Comme avant lui, le Conseil économique et le Conseil économique et social, le CESE reste donc peu consulté et peu entendu. En outre, pour reprendre les termes de la Cour des comptes, qui a dressé en 2015 un constat sans concession sur sa gestion, il est « confronté à une concurrence croissante des multiples structures de conseil ou d'expertise qui entourent le Gouvernement ».

Le fait est que l'on ne voit guère quelle place il pourrait trouver pour apporter une réelle plus-value aux multiples formes ou instances de consultation ou de concertation jugées plus efficaces, mieux adaptées au temps de la décision politique, plus réactives ou plus médiatiques : organes consultatifs à compétence sectorielle (Conseil supérieur de l'économie sociale et solidaire, Conseil national de l'insertion par l'activité économique, Haut Conseil à la vie associative...), Grenelle de l'environnement, états généraux ou assises tenus sur des sujets divers, grande conférence sociale, commissions d'experts...

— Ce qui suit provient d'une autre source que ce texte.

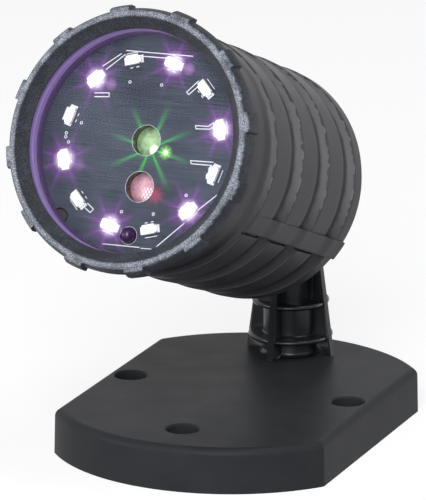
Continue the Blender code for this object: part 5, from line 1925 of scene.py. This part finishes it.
@dataclass
class Studio:
    """The floor, the lamps and the camera."""

    camera_at: Point3 = (0.6731, -1.6555, 0.5717)
    azimuth: float = 0.391
    elevation: float = 0.2767
    lens: float = 396.16
    sensor: float = 36.0
    floor_size: float = 6.0
    floor_colour: Colour = (0.34, 0.34, 0.345)
    floor_shine: float = 0.76
    world: float = 0.15
    world_colour: Colour = (0.95, 0.97, 1.0)
    aim: Point3 = (0.0, 0.0, 0.08)
    lamp_reach: float = 2.0
    lamp_size: float = 0.9
    lamps: dict[str, tuple[float, float, float]] = field(default_factory=lambda: {
        "key": (-8, 32, 27.0), "front": (-8, 8, 11.0), "left": (-70, 8, 16.0), "right": (98, 10, 9.0),
        "top": (50, 68, 7.0)})

    def look(self) -> Matrix:
        """Gives the camera's place and direction."""
        a, e = self.azimuth, self.elevation
        ahead = Vector((-math.sin(a) * math.cos(e), math.cos(a) * math.cos(e), -math.sin(e)))
        right = Vector((math.cos(a), math.sin(a), 0.0))
        up = right.cross(ahead)
        turned = Matrix((right, up, -ahead)).transposed().to_4x4()
        return Matrix.Translation(self.camera_at) @ turned

    def build_camera(self) -> None:
        """Sets up the camera at the photograph's angle."""
        data = bpy.data.cameras.new("camera")
        data.lens = self.lens
        data.sensor_width = self.sensor
        data.clip_end = 50.0
        camera = bpy.data.objects.new("camera", data)
        bpy.context.scene.collection.objects.link(camera)
        camera.matrix_world = self.look()
        bpy.context.scene.camera = camera

    def build_floor(self) -> None:
        """Lays the pale floor."""
        deselect()
        bpy.ops.mesh.primitive_plane_add(size=self.floor_size, location=(0, 0, 0))
        floor = bpy.context.object
        floor.name = "floor"
        shader = Shader("pale floor")
        shader.put("Base Color", self.floor_colour)
        shader.put("Roughness", 0.9)
        shader.put("Specular IOR Level", 0.0)
        shader.put("Emission Color", (1.0, 1.0, 1.0))
        seen = self.seen(shader.tree)
        shader.put("Emission Strength", shader.times(seen, self.floor_shine))
        floor.data.materials.append(shader.material)

    def seen(self, tree: bpy.types.NodeTree) -> Socket:
        """Gives 1 for a ray from the camera, through a window or from a gloss, and 0 for any other.

        Args:
            tree: The tree that needs it.

        Returns:
            The number.
        """
        path = tree.nodes.new("ShaderNodeLightPath")
        total = path.outputs["Is Camera Ray"]
        for name in ("Is Transmission Ray", "Is Glossy Ray"):
            more = tree.nodes.new("ShaderNodeMath")
            more.operation = "ADD"
            more.use_clamp = True
            tree.links.new(total, more.inputs[0])
            tree.links.new(path.outputs[name], more.inputs[1])
            total = more.outputs[0]
        return total

    def lamp(self, name: str, bearing: float, height: float, power: float) -> None:
        """Adds a soft square lamp that looks at the object.

        Args:
            name: The lamp's name.
            bearing: How far it stands to the camera's right, round the object, in degrees.
            height: How far it stands above the horizon, in degrees.
            power: Its power, in watts.
        """
        data = bpy.data.lights.new(name, "AREA")
        data.energy = power
        data.size = self.lamp_size
        item = bpy.data.objects.new(name, data)
        bpy.context.scene.collection.objects.link(item)
        round_z = math.radians(bearing) + self.azimuth - math.pi / 2
        away = Euler((0.0, math.radians(-height), round_z)).to_matrix() @ Vector((self.lamp_reach, 0.0, 0.0))
        item.matrix_world = (Matrix.Translation(Vector(self.aim) + away)
                             @ (-away).to_track_quat("-Z", "Y").to_matrix().to_4x4())

    def build_light(self) -> None:
        """Sets up the world and the lamps."""
        world = bpy.data.worlds.new("studio")
        bpy.context.scene.world = world
        world.use_nodes = True
        nodes, links = world.node_tree.nodes, world.node_tree.links
        lit = nodes["Background"]
        lit.inputs["Color"].default_value = (*self.world_colour, 1.0)
        lit.inputs["Strength"].default_value = self.world
        seen = nodes.new("ShaderNodeBackground")
        seen.inputs["Color"].default_value = (1.0, 1.0, 1.0, 1.0)
        seen.inputs["Strength"].default_value = 1.0
        blend = nodes.new("ShaderNodeMixShader")
        links.new(self.seen(world.node_tree), blend.inputs["Fac"])
        links.new(lit.outputs["Background"], blend.inputs[1])
        links.new(seen.outputs["Background"], blend.inputs[2])
        links.new(blend.outputs["Shader"], nodes["World Output"].inputs["Surface"])
        for name, (bearing, height, power) in self.lamps.items():
            self.lamp(name, bearing, height, power)

    def build(self) -> None:
        """Sets up everything round the object."""
        self.build_camera()
        self.build_floor()
        self.build_light()
        bpy.context.scene.view_settings.view_transform = "Standard"


def make_finishes(board: LightBoard, skin: Skin) -> dict[str, Material]:
    """Makes the finish of every material slot, and a few more for details.

    Args:
        board: The light board, whose lit lights shine on its lacquer.
        skin: The housing's skin, whose ridges get a painted highlight and painted groove shade.

    Returns:
        The finishes by name.
    """
    # Painted light on the board: a pool and rays round each lit light, a painted reflection of each lit light in
    # the window (the ghost), and the lasers' glow and star rays.
    halos = []
    for index in board.lit:
        spot = board.led_place(index)
        halos.append(Halo(spot, (1.0, 1.0, 0.95), 4.8, 1.0, 2.2, fall=2.0))
        halos.append(Halo(spot, (0.62, 0.07, 0.95), 9.0, 15.0, 0.46, 0.26, sharpness=12.0, fall=1.7))
        ghost = (spot[0] + board.ghost[0], spot[1] + board.ghost[1])
        halos.append(Halo(ghost, (0.75, 0.42, 0.90), 2.1, 1.0, board.ghost_light[index], fall=0.5))
    halos.append(Halo((3.1, -1.0), (0.02, 0.42, 0.02), 8.0, 17.5, 0.45, 1.5, sharpness=22.0, fall=1.6))
    halos.append(Halo((8.9, -1.8), (0.30, 0.85, 0.10), 2.6, 3.0, 0.9, 1.2, phase=0.0, sharpness=9.0, fall=1.0))
    halos.append(Halo((8.9, -1.8), (1.0, 1.0, 0.9), 1.0, 1.6, 1.2, 1.5, phase=0.0, sharpness=6.0, fall=1.0))
    halos.append(Halo((7.2, -15.9), (1.0, 0.01, 0.14), 3.4, 6.5, 0.42, 0.16, phase=15.0, sharpness=8.0,
                      fall=1.2))
    finishes = {
        "base_plastic": MouldedPlastic("base plastic", (0.024, 0.025, 0.028), (0.030, 0.031, 0.034), 0.42,
                                       gloss=0.05),
        "neck": MouldedPlastic("neck plastic", (0.007, 0.008, 0.010), (0.010, 0.011, 0.014), 0.28,
                               relief=0.004),
        "housing_plastic": MouldedPlastic("housing plastic", (0.044, 0.042, 0.048), (0.053, 0.051, 0.057), 0.40,
                                          gloss=0.12),
        "ridged_plastic": RidgedPlastic("ridged plastic", (0.044, 0.042, 0.048), (0.053, 0.051, 0.057),
                                        (0.128, 0.124, 0.133), (0.020, 0.020, 0.023), skin.first, skin.pitch,
                                        skin.flat),
        # The bezel's third and fourth colours paint a highlight along its crest.
        "bezel_plastic": SpeckledPlastic("bezel plastic", (0.016, 0.018, 0.023), (0.052, 0.056, 0.070),
                                         (0.10, 0.11, 0.135), (0.40, 0.43, 0.50), (2.2, 3.3), (40.1, 41.0),
                                         share=0.56),
        "lens_glass": ClearWindow("clear window"),
        # The gasket is pale; its violet colour and glow are painted light from the lit lights.
        "pale_gasket": Glow("gasket with painted violet light", (0.15, 0.105, 0.25), (0.38, 0.25, 0.62), 0.28),
        # The clamp ring is dark plastic with a painted violet glow from the lit lights.
        "clamp_ring": Glow("clamp ring with painted violet light", (0.012, 0.012, 0.015), (0.040, 0.018, 0.075), 1.0),
        "black_rubber": Rubber("black rubber", (0.018, 0.018, 0.019), (0.045, 0.045, 0.046)),
        "board_lacquer": BoardLacquer("board lacquer", (0.026, 0.034, 0.050), (0.072, 0.086, 0.118),
                                      tuple(halos)),
        "plain_board": BoardLacquer("plain board", (0.022, 0.050, 0.030), (0.030, 0.070, 0.040)),
        # The unlit lights' bodies and windows get a faint painted glow.
        "led_body": Glow("lamp body", (0.82, 0.82, 0.86), (0.90, 0.88, 1.0), 0.10),
        "led_dark": Glow("lamp window", (0.88, 0.87, 0.90), (0.95, 0.92, 1.0), 0.18),
        "led_glow": Glow("lit body", (0.9, 0.8, 0.9), (1.0, 0.86, 1.0), 1.5),
        "led_bright": Glow("lit window", (0.9, 0.8, 0.9), (1.0, 0.75, 1.0), 6.0),
        "tin": Metal("tin", (0.86, 0.87, 0.90), 0.35),
        "print": MouldedPlastic("silver print", (0.66, 0.68, 0.74), (0.86, 0.87, 0.92), 0.4, patch=2.0,
                                relief=0.0),
        "sensor_body": MouldedPlastic("sensor dome", (0.030, 0.006, 0.055), (0.035, 0.008, 0.065), 0.10,
                                      relief=0.0),
        "green_grating": LaserWindow("green window", board.lasers[0], (0.12, 0.20, 0.10), (0.42, 0.62, 0.34),
                                     (1.6, -2.6), 1.7, (1.0, 1.0, 0.98)),
        "red_grating": LaserWindow("red window", board.lasers[1], (0.30, 0.14, 0.19), (0.68, 0.38, 0.46),
                                   (1.8, -2.0), 2.6, (1.0, 0.9, 0.9), 1.2),
        "brass": Metal("brass", (0.66, 0.55, 0.36), 0.28),
        "aluminium": Metal("cast aluminium", (0.66, 0.67, 0.69), 0.42),
        "zinc_steel": Metal("zinc steel", (0.58, 0.59, 0.61), 0.32),
    }
    return {name: finish.material() for name, finish in finishes.items()}


def main() -> None:
    """Builds and dresses the whole projector, then sets the studio round it."""
    logging.basicConfig(level=logging.INFO, format="%(message)s")
    studio = Studio()
    studio.build()
    board = LightBoard()
    barrel = Barrel()
    finish = make_finishes(board, barrel.skin)
    BasePlate().build(finish["base_plastic"])
    NeckPost().build(finish["neck"])
    fork = Fork()
    fork.build_fork(finish["neck"])
    fork.build_bolt(finish["zinc_steel"])
    fork.build_knob(finish["neck"], finish["brass"])
    barrel.build(finish["ridged_plastic"])
    Bezel().build(finish["bezel_plastic"])
    FrontStack().build(finish["lens_glass"], finish["pale_gasket"], finish["clamp_ring"])
    board.build_board(finish["board_lacquer"], finish["print"])
    board.build_lamps(finish["led_body"], finish["tin"], finish["led_dark"], finish["led_glow"],
                      finish["led_bright"])
    board.build_sensor(finish["sensor_body"])
    board.build_lasers(finish["brass"], {"green": finish["green_grating"], "red": finish["red_grating"]})
    cap = RearCap()
    cap.build_cap(finish["housing_plastic"], finish["black_rubber"])
    cap.build_fixings(finish["zinc_steel"], finish["black_rubber"])
    finish["board_lacquer"] = finish["plain_board"]
    DressedFrame(finish).build()


if __name__ == "__main__":
    main()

Récemment encore, le décret n° 2013-333 du 22 avril 2013 a créé un Commissariat général à la stratégie et à la prospective (baptisé « France Stratégie » en 2017), héritier lointain du Commissariat au plan qui avait en son temps concurrencé le Conseil économique. Cette instance de réflexion et de concertation est entre autres chargée de favoriser « la large participation de l'ensemble de la société française à la réflexion sur l'avenir ».

La présente proposition de loi constitutionnelle a donc pour objet de renoncer à une construction institutionnelle qui n'a jamais fait la preuve de son efficacité et de supprimer le CESE, ce qui présenterait deux avantages immédiats :

- ouvrir la voie à une réflexion renouvelée sur l'organisation et le fonctionnement de la démocratie participative ;

- réaliser une économie budgétaire non négligeable, la dotation budgétaire du Conseil économique, social et environnemental s'élevant, pour 2018, à plus de 40 millions d'euros.